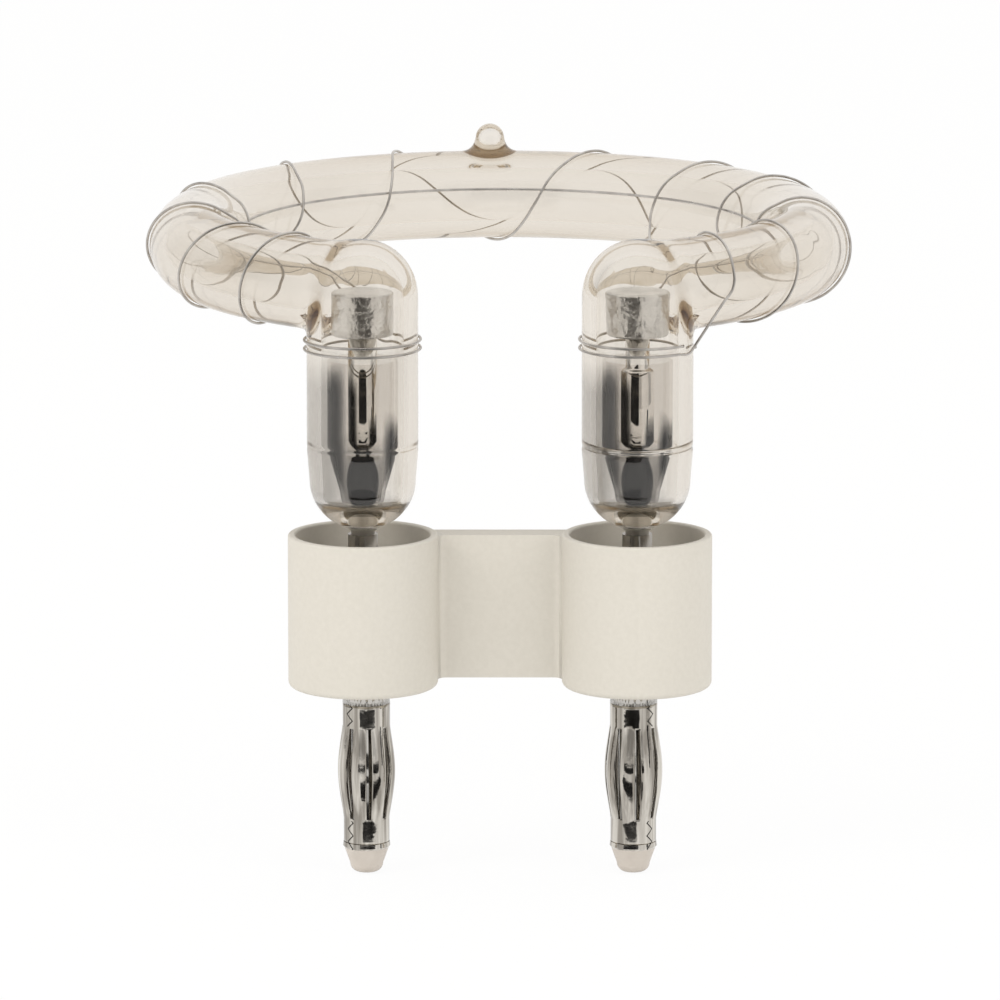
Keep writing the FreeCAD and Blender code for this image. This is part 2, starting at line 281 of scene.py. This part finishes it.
def glass_distance(p, leg_r, tube_r, stub):
    """Distance to the skin: the ring's circle less tube_r, blended with the legs' lines less leg_r
    and, if asked for, with the stub."""
    x, y, z = p[..., 0], p[..., 1], p[..., 2]
    flat = np.hypot(x, y - ring_y)
    bearing = np.degrees(np.arctan2(y - ring_y, np.abs(x)))
    arc_end = -math.degrees(math.atan2(ring_y, leg_x))
    from_leg = (np.abs(x) - leg_x) ** 2 + y ** 2
    on_arc = np.hypot(flat - ring_radius, z - ring_z)
    at_end = np.sqrt(from_leg + (z - ring_z) ** 2)
    tube = np.where(bearing > arc_end, on_arc, at_end) - tube_r
    leg = np.sqrt(from_leg + np.maximum(z - elbow_z, 0.0) ** 2) - leg_r
    skin = soft_union(tube, leg, elbow_blend)
    if stub:
        off = np.hypot(x - stub_x, y - ring_y - ring_radius)
        past_ends = np.clip(z - stub_top, 0.0, None) - np.clip(stub_low - z, 0.0, None)
        swell = stub_radius + stub_flare * np.clip((stub_top - z) / 1.2, 0.0, 1.4)
        skin = soft_union(skin, np.sqrt(off ** 2 + past_ends ** 2) - swell, stub_blend)
    return skin


def glass_skin(leg_r, tube_r, low_z, dish_length, stub, weld, power):
    """Rings of points along the tube: level rings up a leg, rings that swing about the elbow's inner
    corner, upright rings round the ring tube, and the same down the other leg. Each point is found
    on a ray from its ring's centre by halving the interval, 0.2 to 8 at first, in which the distance
    changes sign. The entries of weld are the depths of the weld lines in the left and right leg."""
    swing = math.asin((leg_r + corner_gap) / ring_radius)
    start = math.pi + math.atan2(ring_y, leg_x) - swing
    corner_z = ring_z - tube_r - corner_gap
    dish_top = low_z + dish_length
    leg_out = np.array([math.cos(start), math.sin(start), 0.0])
    leg_back = np.array([-math.sin(start), math.cos(start), 0.0])
    rise = np.array([0.0, 0.0, 1.0])

    # up the left leg, with rows closer together across the weld line
    level = np.concatenate([np.linspace(dish_top + foot_rise, 21.4, 26), np.linspace(21.6, corner_z, 14)])
    centres = [np.stack([0 * level - leg_x, 0 * level, level], -1)]
    ups = [np.tile(leg_back, (len(level), 1))]
    outs = [np.tile(leg_out, (len(level), 1))]

    # about the elbow's inner corner
    tilt = np.linspace(0.0, math.pi / 2, 30)[1:-1, None]
    part = tilt / (math.pi / 2)
    up = leg_back * np.cos(tilt) + rise * np.sin(tilt)
    reach = ring_radius * (math.cos(swing) + (1 - math.cos(swing)) * part)
    lift = leg_r + corner_gap + (tube_r - leg_r) * part + 0.8 * np.sin(2 * tilt)
    centres.append(np.array([0.0, ring_y, corner_z]) + leg_out * reach + up * lift)
    ups.append(up)
    outs.append(np.tile(leg_out, (len(tilt), 1)))

    # round the ring to the back, with rows closer together at the stub
    back = math.pi / 2
    bearing = np.concatenate([np.linspace(start, back + 0.16, 110), np.linspace(back + 0.155, back, 40)])[:, None]
    radial = np.concatenate([np.cos(bearing), np.sin(bearing), 0 * bearing], 1)
    centres.append(radial * ring_radius + np.array([0.0, ring_y, ring_z]))
    ups.append(np.tile(rise, (len(bearing), 1)))
    outs.append(radial)

    # the right half is a mirror image of the left
    mirror = np.array([-1.0, 1.0, 1.0])
    centre, up, out = (np.concatenate(rows) for rows in (centres, ups, outs))
    centre, up, out = (np.concatenate([rows, rows[-2::-1] * mirror]) for rows in (centre, up, out))
    phi = np.linspace(0.0, 2 * math.pi, columns, endpoint=False)[:, None]
    ray = up[:, None] * np.cos(phi) + out[:, None] * np.sin(phi)
    low = np.full(ray.shape[:2], 0.2)
    high = np.full(ray.shape[:2], 8.0)
    for _ in range(36):
        middle = (low + high) / 2
        within = glass_distance(centre[:, None] + ray * middle[..., None], leg_r, tube_r, stub) < 0
        low = np.where(within, middle, low)
        high = np.where(within, high, middle)
    skin = centre[:, None] + ray * low[..., None]
    groove = np.where(skin[..., 0] < 0, *weld) * np.exp(-((skin[..., 2] - weld_z) / weld_height) ** 2)
    skin = skin - ray * groove[..., None]

    # the foot: half of a rounded box (power 2 is an ellipse), drawn in to the waist, from the hole's edge up
    waist = leg_r * foot_waist
    sweep = np.linspace(math.asin(foot_hole / waist), math.pi / 2, 28)
    dish = 1.0 - (1.0 - np.sin(sweep) ** power) ** (1.0 / power)
    widen = np.linspace(0, 1, 8)[1:-1]
    radius = np.concatenate([waist * np.sin(sweep), waist + (leg_r - waist) * widen])
    height = np.concatenate([low_z + dish_length * dish, dish_top + foot_rise * widen])
    ring = leg_back * np.cos(phi) + leg_out * np.sin(phi)
    foot = ring * radius[:, None, None] + np.stack([0 * height - leg_x, 0 * height, height], -1)[:, None]
    return np.concatenate([foot, skin, foot[::-1] * mirror])


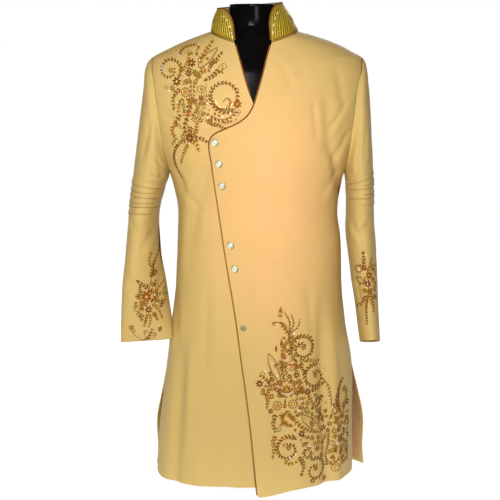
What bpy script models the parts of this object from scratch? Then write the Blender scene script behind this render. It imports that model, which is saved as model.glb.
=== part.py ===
"""Knee-length sherwani coat worn on a limbless dress form, built piece by piece.

Metres, +Z up, +X to the viewer's right, the front faces -Y. The origin is the centre
of the stand's underside. Left and right in the tables are the viewer's; the nodes are
named for the wearer, whose left front lies on top of the right one.
Every cloth piece is a closed wall: a grid of outer points, a grid of inner points one
cloth thickness inside them, and a rim. The grids come from horizontal sections of the
body and from rings round each sleeve.
"""

import math

import bmesh
import bpy
import numpy as np

CLOTH = 0.002
SEAM_GAP = 0.0004
OVERLAP_DROP = 0.0034
OVERLAP_WIDTH = 0.050
OVERLAP_RAMP = 0.038
CROSSING = 0.923
CROSSING_RAMP = 0.042
PIPING_RADIUS = 0.0014
LINING = 0.001
BUTTON_RADIUS = 0.0082
PRESS_BUTTON_RADIUS = 0.0065

ARMPIT = 0.723
SHOULDER_END = 0.9835
ARMHOLE_DEPTH = 0.067
NECK_FRONT = 1.016
NECK_SIDE = 1.042
NECK_BACK = 1.054
NECK_CENTRE = -0.006
NECK_HALF = 0.095
NECK_FRONT_HALF = 0.0385
NECK_ROUND = 1.5
TOP_NECK_TRIM = 0.002
UNDER_NECK_TRIM = 0.0055
UNDER_NECK_END = -0.1005
VENT_TOP = 0.258
HEM_LOW = 0.006
HEM_BACK = 0.005
HEM_FADE = 0.3
VENT_ANGLE = math.radians(68)

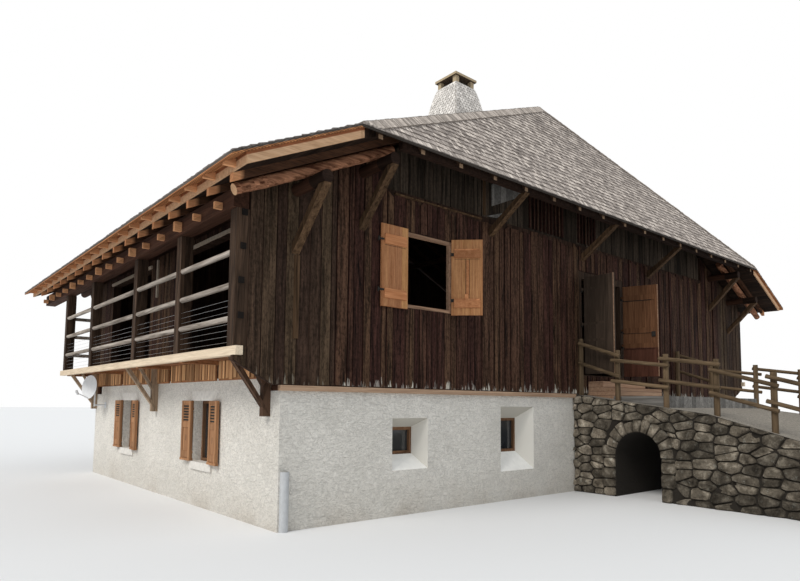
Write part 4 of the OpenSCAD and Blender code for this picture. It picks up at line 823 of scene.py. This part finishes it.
def stone(kit, wall, ring, high):
    """One domed stone on a ring of (a, b)."""
    rng = kit.rng
    ring = rounded(ring)
    ca, cb = middle_of(ring)
    if wall.flip:
        ring = ring[::-1]
    size = min(hypot(a - ca, b - cb) for a, b in ring)
    if size < 0.03:
        return
    tint = rng.random()
    lean = (rng.uniform(-0.02, 0.02) / size, rng.uniform(-0.02, 0.02) / size)
    foot = (min(0.007 / size, 0.3), -0.01)
    rings = []
    for shrink, h in (foot, (min(0.014 / size, 0.35), high * 0.5), (0.2, high * 0.88), (0.55, high)):
        level = []
        for a, b in ring:
            off = 0 if h < 0 else (a - ca) * lean[0] + (b - cb) * lean[1] + rng.uniform(-0.006, 0.006)
            level.append(wall.at(a + (ca - a) * shrink, b + (cb - b) * shrink, h + off))
        rings.append(level)
    kit.tube(rings, tint)
    kit.face(rings[-1], tint)


def area(ring):
    return abs(sum(p[0] * q[1] - q[0] * p[1] for p, q in zip(ring, ring[1:] + ring[:1]))) / 2


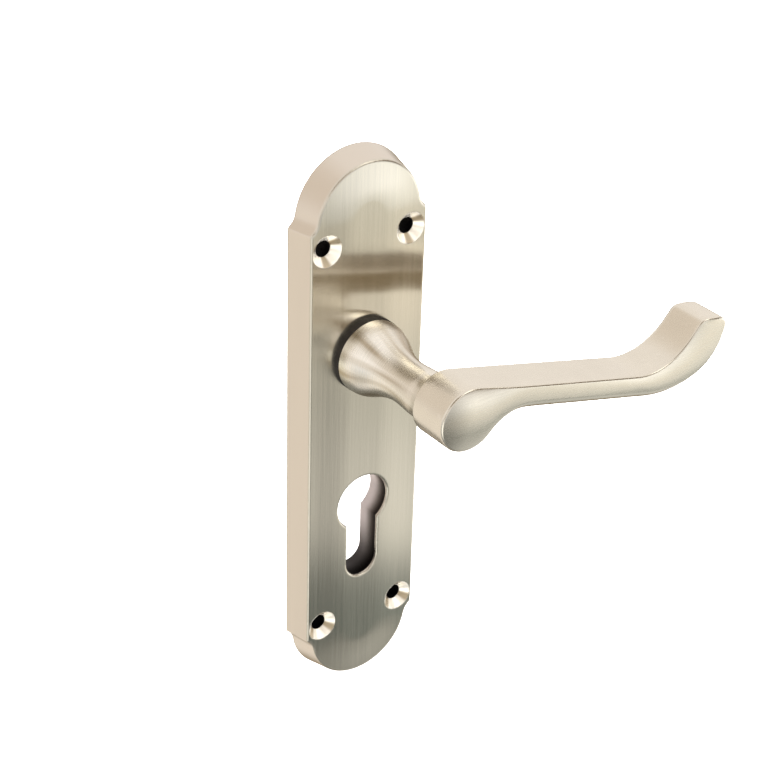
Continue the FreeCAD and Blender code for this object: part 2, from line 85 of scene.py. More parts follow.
◆ ◆ ◆ ◆
> Task requirements:
Within the listing above, extract exactly the lines from the line with "What bpy script" to the line with "piece by piece.", the two named lines included, and no others.

> Response for this exercise:
What bpy script models the parts of this object from scratch? Then write the Blender scene script behind this render. It imports that model, which is saved as model.glb.
=== part.py ===
"""Knee-length sherwani coat worn on a limbless dress form, built piece by piece.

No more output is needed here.